Traditional filesystems need to run their respective fsck utility in case the filesystem was not unmounted cleanly and the log needs to be replayed before mount. This is not needed for BTRFS. You should set fs_passno to 0.
If you wish to check the consistency of a BTRFS filesystem or repair a damaged filesystem, see btrfs-check(8). By default filesystem consistency is checked, the repair mode is enabled via the –repair option (use with care!).
Any input on the subject is important, since this is a system critical modification (if we decide to apply it on Garuda systems and ISOs).
What are the effects we may have in other Garuda utilities/applications?
There is also systemd that does fsck on boot.
As in the explanation:
Boot time checking
Mechanism
There are two players involved:
mkinitcpio offers you the option to fsck your root file system before mounting it via the fsck hook. If you do this, you should mount root read-write via the appropriate rw kernel parameter.[1]
systemd will fsck all file systems having a fsck pass number greater than 0 (either with #fstab options or a user-supplied unit file). For the root file system, it also has to be mounted read-only initially with the kernel parameter ro and only then remounted read-write from fstab (note that the defaults mount option implies rw).
The first option is the recommended default, and what you will end up with if you follow the Installation guide. If you want to go with option 2 instead, you should remove the fsck hook from mkinitcpio.conf and use ro on the kernel command-line. The kernel parameter fsck.mode=skip can be used to make sure fsck is disabled entirely for both options.

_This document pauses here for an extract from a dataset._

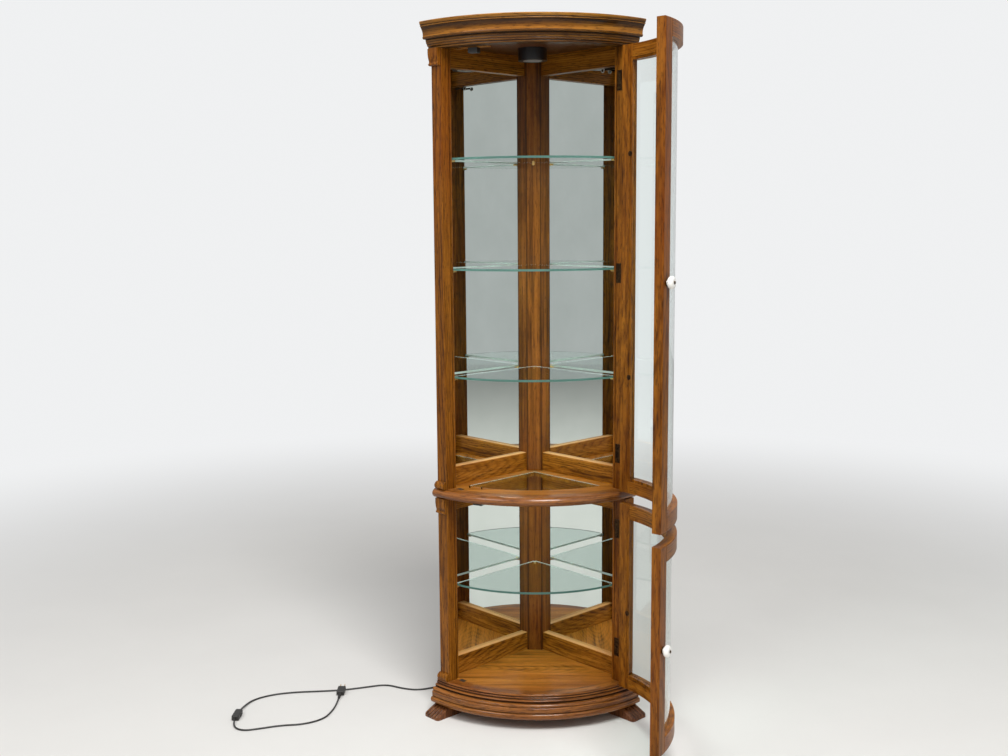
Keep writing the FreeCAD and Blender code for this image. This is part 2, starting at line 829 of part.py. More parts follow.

That being said, unless it changed recently, fsck.btrfs does nothing useful and exits, returning success so it shouldn't be harmful, just pointless.
It is literally just this:
AUTO=false
while getopts ":aApy" c
do
case $c in
a|A|p|y) AUTO=true;;
esac
done
shift $(($OPTIND - 1))
eval DEV=\${$#}
if [ ! -e $DEV ]; then
echo "$0: $DEV does not exist"
exit 8
fi
if ! $AUTO; then
echo "If you wish to check the consistency of a BTRFS filesystem or"
echo "repair a damaged filesystem, see btrfs(8) subcommand 'check'."
fi
exit 0
I understand, when using busybox init (not systemd) in mkinitcpio.conf, you add or exclude fsck from HOOKS to control disk checking. So when you don’t add fsck (with busybox init), the rest of the file systems (not btrfs, added manually) will not be checked. This is something the (inexperienced) user will not know. This is something that the user should know, not left to believe Linux is safe as advertised .
Adding the proper fsck for btrfs in fstab, does no harm and lets us add fsck in mkinitcpio HOOKS, so all the rest fstab fsck directives are gone through.
Your a very good coder @petsam, does the code look problematic to you. My skills are rather basic, but the code looks fine to me. However, you are correct even the best of code can sometimes produce unexpected results. In @dalto 's case I have full confidence in his code as I have never seen him recommend something that wasn't 100% solid. However, I guess it' s possible there could always be a first time.
Because you know me better , you should suspect that I don’t do silly questions (such as wondering if a simple line of code, proposed from a known good coder is safe).
I just wanted to raise the real question
Here is the iso build with the changes if you want to run some tests yourself
I’m proceeding to test an installation with the default “erase disk” option in a VM.